Eingehend auf eine Forderung des 6. AUTOHAUS-Schadenforums zur Prämienerhöhung, um die verheerenden Defizite bei Autoversicherern (O-Ton Höke: „Hausgemachter Wahnsinn durch Dumpingpreise“) zu verringern und Druck aus dem Schadenmanagement zu nehmen, verwies der Jurist auf „neues Ungemach für die Versicherer“. Das Stichwort dazu: „Solvency II“, eine verschärfte Eigenkapitalregel. Konkret: Will ein Versicherer in der Autosparte verbleiben, muss er diese mit mehr Mitteln ausstatten als bisher. „Das ist schwierig, wenn man weiß, dass in der Autoversicherung momentan kein Geld verdient wird.“ Und der Erste, der seine Prämien über Marktdurchschnitt anhebt, „könnte sich damit aus dem Markt katapultieren“.

„Wahnsinn“ aus Versicherersicht sei auch die 2008 in Kraft getretene VVG-Reform: „Gebracht hat sie einen Wust an Beratungs- und Dokumentationspflichten mit viel Papier.“ Geändertes Rechtsdienstleistungsgesetz, gnadenloser Verdrängungswettbewerb, dazu noch neue Vertriebswege – Stichwort C&A-, Tchibo- oder Aldi-Autopolicen und Internet –, zusätzliches Engagement von Automobilclubs als Versicherer und die Package-Finanzierungs- und Versicherungsstrategien der Automobilhersteller: All das mache den angestammten Versicherern im Moment schwer zu schaffen.

„Das zieht natürlich auch Verträge von den Versicherungen ab und erzeugt summa summarum einen riesigen Kostendruck. Dazu kommt, dass 25 bis 28 Prozent der Fahrzeughalter durchaus bereit sind, jedes Jahr den Versicherer zu wechseln“, so Höke. Zu wenig pflege die Versicherungswirtschaft „nach wie vor“ auch ihr Image.
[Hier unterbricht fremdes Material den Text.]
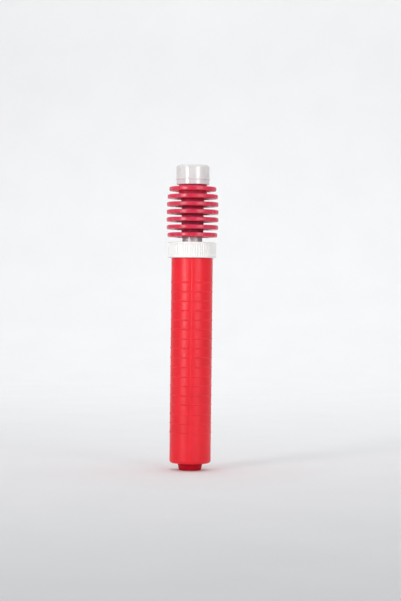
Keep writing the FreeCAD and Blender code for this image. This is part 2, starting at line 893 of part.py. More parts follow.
# ---------------------------------------------------------------- build and write


def build():
    pieces = [barrel(), end_plug(), intake_retainer(), intake_disc()]
    pieces += [collar(), gland_bush(), mouth_gasket(), rod_seal(), seal_washer()]
    pieces += [piston_cup("lower_piston_cup", 0, False), piston_cup("upper_piston_cup", 1, True)]
    pieces += [piston_body(), bumper_ring(), rod_tube(), port_sleeve(), spring_stop()]
    pieces += valves()
    pieces += [grip(), rod_gasket(), outlet_insert(), outlet_washer(), cap()]
    doc.recompute()
    return pieces


def check(pieces):
    for thing in doc.Objects:
        if "Invalid" in thing.State or "Error" in thing.State:
            raise ValueError(f"{thing.Name} failed: {thing.State}")
    for piece in pieces:
        shape = piece.Shape
        if shape.isNull() or not shape.isValid() or not shape.Solids:
            raise ValueError(f"{piece.Label} has no valid solid")


def main():
    pieces = build()
    check(pieces)
    os.makedirs(OUT, exist_ok=True)
    for piece in pieces:
        piece.Shape.exportStep(os.path.join(OUT, piece.Label + ".step"))
        print(f"{piece.Label:20s} {piece.Shape.Volume:9.1f} mm3  {len(piece.Shape.Solids)} solid")


main()
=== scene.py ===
import json
import math

import bmesh
import bpy
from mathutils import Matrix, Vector


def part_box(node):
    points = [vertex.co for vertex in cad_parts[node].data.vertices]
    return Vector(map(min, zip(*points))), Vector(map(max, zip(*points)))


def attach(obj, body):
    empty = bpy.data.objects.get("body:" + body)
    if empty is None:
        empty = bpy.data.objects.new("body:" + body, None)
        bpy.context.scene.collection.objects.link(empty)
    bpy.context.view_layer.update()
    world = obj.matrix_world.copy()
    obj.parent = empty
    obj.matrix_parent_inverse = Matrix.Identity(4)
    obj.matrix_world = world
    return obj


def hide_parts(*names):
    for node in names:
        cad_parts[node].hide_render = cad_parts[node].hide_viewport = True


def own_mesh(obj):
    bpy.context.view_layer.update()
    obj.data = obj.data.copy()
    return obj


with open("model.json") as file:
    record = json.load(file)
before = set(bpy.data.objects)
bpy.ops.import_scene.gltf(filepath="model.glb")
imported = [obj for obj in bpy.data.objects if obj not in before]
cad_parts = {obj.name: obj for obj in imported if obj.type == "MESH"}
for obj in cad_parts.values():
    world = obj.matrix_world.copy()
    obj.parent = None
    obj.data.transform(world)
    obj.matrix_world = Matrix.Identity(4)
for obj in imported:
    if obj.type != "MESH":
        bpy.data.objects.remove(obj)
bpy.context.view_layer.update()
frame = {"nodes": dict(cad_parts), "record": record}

# A closed ball pump standing on its foot. The outer mouldings, the brass socket and the two valve springs are
# new meshes, and the foot gets two mould lines. The other CAD nodes keep their shape and get materials.
# Everything is in metres: MM turns millimetre values into them.

MM = 0.001
NODES = frame["nodes"]
SLOT_OF = {entry["node"]: entry["material_slot"] for entry in frame["record"]["subparts"]}
SAME = 1e-7  # radii closer than this, in metres, count as equal


def low(node):
    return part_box(node)[0].z


def high(node):
    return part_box(node)[1].z


def radius(node):
    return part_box(node)[1].x


# ---------------------------------------------------------------- profiles and turned meshes


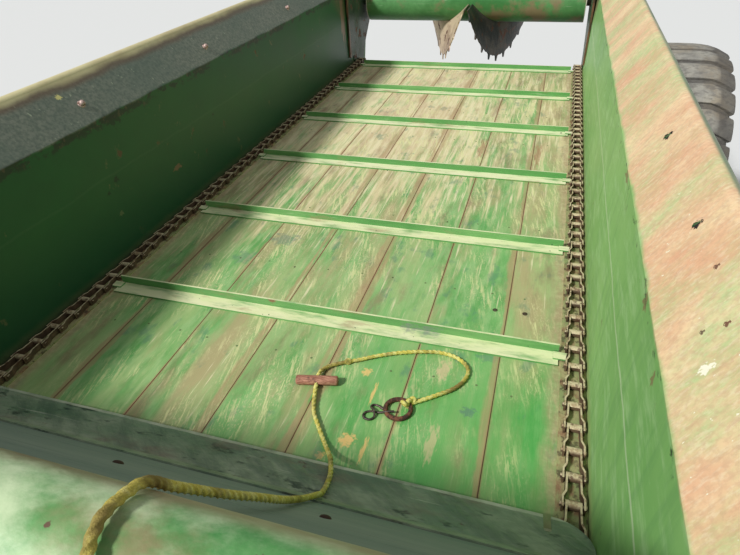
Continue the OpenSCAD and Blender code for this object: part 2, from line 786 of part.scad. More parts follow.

Über 80 Prozent der Autoversicherer liegen nach seinen Worten 2010 „eigentlich unter der Wasserlinie“, wie dies bereits auf dem K-Fachtag öffentlich beklagt worden sei. An Plenum und Moderatoren gewandt: „Wenn Sie also hier fragen, ob die Prämie angehoben werden muss, antworte ich Ihnen mit einem Ja, natürlich! Trotzdem will keiner der Erste sein.“ Zwar würden sich erste Beitragsanhebungen „ganz zart und moderat für 2010 andeuten“. Neue Tarife könne man aber nur für Neugeschäfte, also für die Wechsler, anbieten. Durch den Gesamtbestand bekäme man eine Prämienanhebung damit frühestens nach vier bis fünf Jahren.